In Vitro Metabolism of BIIB021, an Inhibitor of Heat Shock Protein 90, in Liver Microsomes and Hepatocytes of Rats, Dogs, and Humans and Recombinant Human Cytochrome P450 Isoforms

Abstract

Inhibition of heat shock protein 90 (HSP90) results in the degradation of oncoproteins that drive malignant progression and induce cell death, thus making HSP90 a potential target of cancer therapy. 6-Chloro-9-(4-methoxy-3, 5-dimethyl-pyridin-2-ylmethyl)-9H-purin-2-ylamine (BIIB021), a synthetic HSP90 inhibitor, exhibited promising antitumor activity in preclinical models. It is currently in phase II clinical trials for the oral treatment of breast cancer. The objective of this study was to obtain both quantitative and qualitative metabolic profiles of [(14)C]BIIB021 in rat, dog, and human liver microsomes and hepatocytes to provide support for in vivo safety and clinical studies. The metabolites of [(14)C]BIIB021 were identified using liquid chromatography-tandem mass spectrometry coupled with radiometric detection. BIIB021 was extensively metabolized in both liver microsomes and hepatocytes. The major oxidative metabolic pathways identified for all species were due to hydroxylation (M7) and O-demethylation (M2) of the methoxy-dimethylpyridine moiety. The majority of M7 in dog hepatocytes was further conjugated to form the glucuronide (M4). Oxidative dechlorination (M6), monooxygenation (M10), and oxidative N-dealkylation of the methoxy-dimethylpyridine moiety (M11 and M12) were observed as the minor metabolic pathways in hepatocytes of all three species. A glutathione conjugate (M18) was also identified in all species.

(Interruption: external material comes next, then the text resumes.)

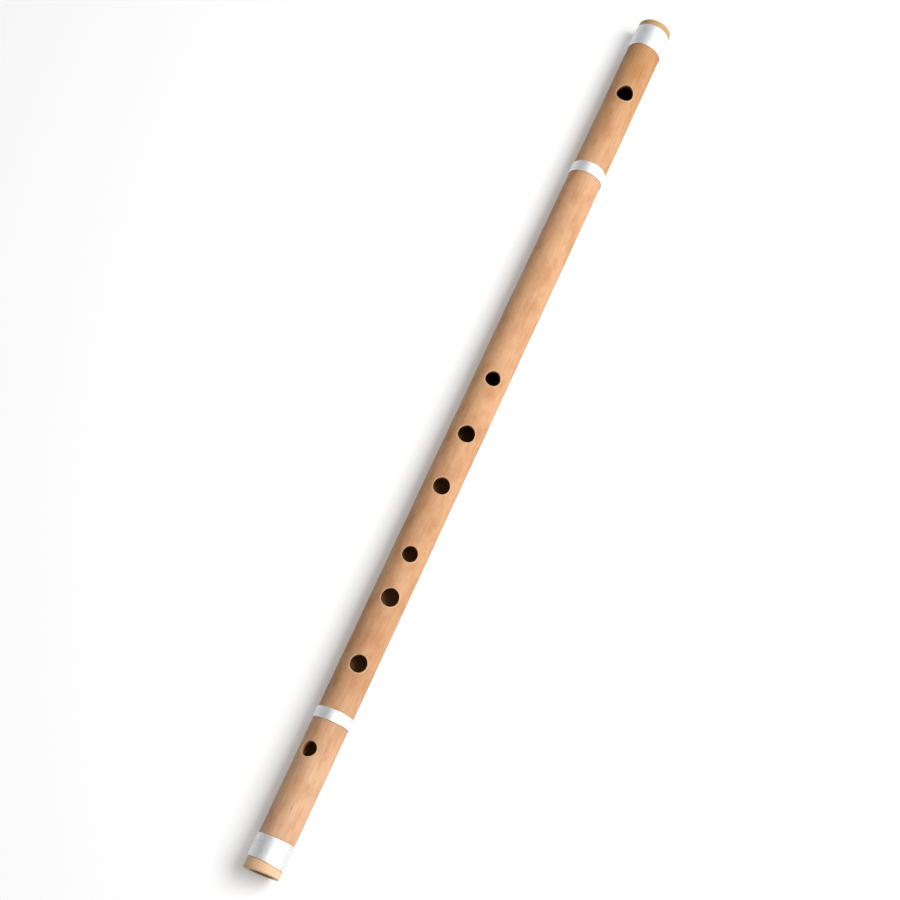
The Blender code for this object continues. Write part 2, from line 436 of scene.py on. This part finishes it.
# %% [markdown]
# ## The culm's mesh
#
# A drilled tube could be made by cutting cylinders out of it, but the cut leaves long thin faces that shade
# badly. Here the whole wall is one grid, carried round the flute: up the outer skin, over the head's cut end,
# down the bore and over the foot's. The rows are closer together where a hole will come. The ends are sawn by
# hand, and the foot's cut is a little oblique.

# %% Culm grid
SIDES = 96
PATCH_ROWS = 24
PATCH_HALF = 0.0074
PLAIN_STEP = 0.005
ROUND_STEPS = 5
END_ROUND = 0.0005
FOOT_CUT_SLANT = 0.0009
FOOT_CUT_REACH = 0.006


def rows_along():
    """Rows at each hole's patch, and evenly spaced rows over the plain lengths between them."""
    rows = []
    before = FOOT_Y + END_ROUND
    for centre in sorted(hole.y for hole in holes):
        count = max(2, int((centre - PATCH_HALF - before) / PLAIN_STEP) + 1)
        rows.append(np.linspace(before, centre - PATCH_HALF, count, endpoint=False))
        rows.append(np.linspace(centre - PATCH_HALF, centre + PATCH_HALF, PATCH_ROWS, endpoint=False))
        before = centre + PATCH_HALF
    rows.append(np.linspace(before, HEAD_Y - END_ROUND, int((HEAD_Y - before) / PLAIN_STEP) + 2))
    return np.concatenate(rows)


def round_end(end_y, inwards):
    """The end's two quarter rounds: the outer skin turns over into the cut face, and that into the bore."""
    quarter = np.linspace(0, math.pi / 2, ROUND_STEPS + 1)[1:]
    back = quarter[::-1]
    y = end_y + inwards * END_ROUND * (1 - np.sin(np.concatenate([quarter, back])))
    outer = mean_radius(end_y) - END_ROUND * (1 - np.cos(quarter))
    inner = bore_radius(end_y) + END_ROUND * (1 - np.cos(back))
    return y[:, None], np.concatenate([outer, inner])[:, None]


around = (2 * math.pi * np.arange(SIDES) / SIDES)[None, :]
row_y = rows_along()
up_rows = row_y[:, None]
down_rows = up_rows[::-1]
head_y, head_radius = round_end(HEAD_Y, -1)
foot_y, foot_radius = round_end(FOOT_Y, 1)
wall = np.concatenate([
    on_tube(up_rows, around, skin_radius(up_rows, around)),
    on_tube(head_y, around, head_radius + 0 * around),
    on_tube(down_rows, around, bore_radius(down_rows, around)),
    on_tube(foot_y[::-1], around, foot_radius[::-1] + 0 * around),
])
# The foot's cut leans: its right side is drawn towards the head, less and less above the end
near_foot = np.clip(1 - (wall[..., 1] - FOOT_Y) / FOOT_CUT_REACH, 0, 1)
to_the_right = (1 + wall[..., 0] / (FOOT_DIAMETER / 2)) / 2
wall[..., 1] += FOOT_CUT_SLANT * near_foot * to_the_right
print("wall grid of", wall.shape[0], "by", wall.shape[1])

# %% [markdown]
# The finish has to know which part of the wall it is on. So four numbers are painted on the points: how burnt
# they are, whether they lie on a hole's pale rim, inside the bore, or on a cut end.

# %% Numbers painted on the grid
ROWS = len(row_y)
BORE_START = ROWS + len(head_y)
BORE_END = BORE_START + ROWS
LOOP = len(wall)
PAINTS = ("burnt", "pale_rim", "inside", "cut_face")

grid_paint = {paint: np.zeros((LOOP, SIDES)) for paint in PAINTS}
grid_paint["inside"][BORE_START:BORE_END] = 1.0
grid_paint["cut_face"][ROWS:BORE_START] = 1.0
grid_paint["cut_face"][BORE_END:] = 1.0
print("rows:", ROWS, "outside and inside,", LOOP, "in all")

# %% [markdown]
# ## The holes' patches
#
# Round each hole a block of the grid's cells is left out, and a patch of rings takes its place: from the
# block's edge in to the hole's rim, over the soft rim, down the burnt wall and out again to the same block on
# the inner skin. The rings start and end on the grid's own points, so the wall stays closed.

# %% Rings of a patch
RIM_ROUND = 0.0004
FULLY_BURNT = 0.95
# Share of the way from the block's border to the rim, and how pale that ring is
SKIN_RINGS = [(0.22, 0.0), (0.42, 0.0), (0.60, 0.0), (0.76, 0.0), (0.88, 0.0), (0.96, 0.5), (1.0, 1.0)]
# Share of the way down the wall
WALL_RINGS = [0.15, 0.35, 0.55, 0.75, 0.92, 1.0]
# Share of the way from the block's border to the rim, on the inner skin
BORE_RINGS = [0.85, 0.6, 0.3]


class Ring(NamedTuple):
    """One ring of a patch: its points, and the numbers painted on them."""

    points: np.ndarray
    burnt: float = 0.0
    pale_rim: float = 0.0
    inside: float = 0.0
    cut_face: float = 0.0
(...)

Its formation was catalyzed, in part, by soluble glutathione transferase via direct displacement of the chlorine on the amino-chloropurine moiety. Subsequent minor secondary metabolites M13, M14, M15, and M17 were observed in human, dog, and rat hepatocytes. Results from incubations of BIIB021 with human recombinant cytochrome P450 (P450) isoforms and a P450 antibody inhibition study in human liver microsomes suggested that the formation of M7 is mainly catalyzed by CYP2C19 and CYP3A4, whereas the formation of minor metabolite M2 in human liver microsomes probably could be attributed to CYP3A4.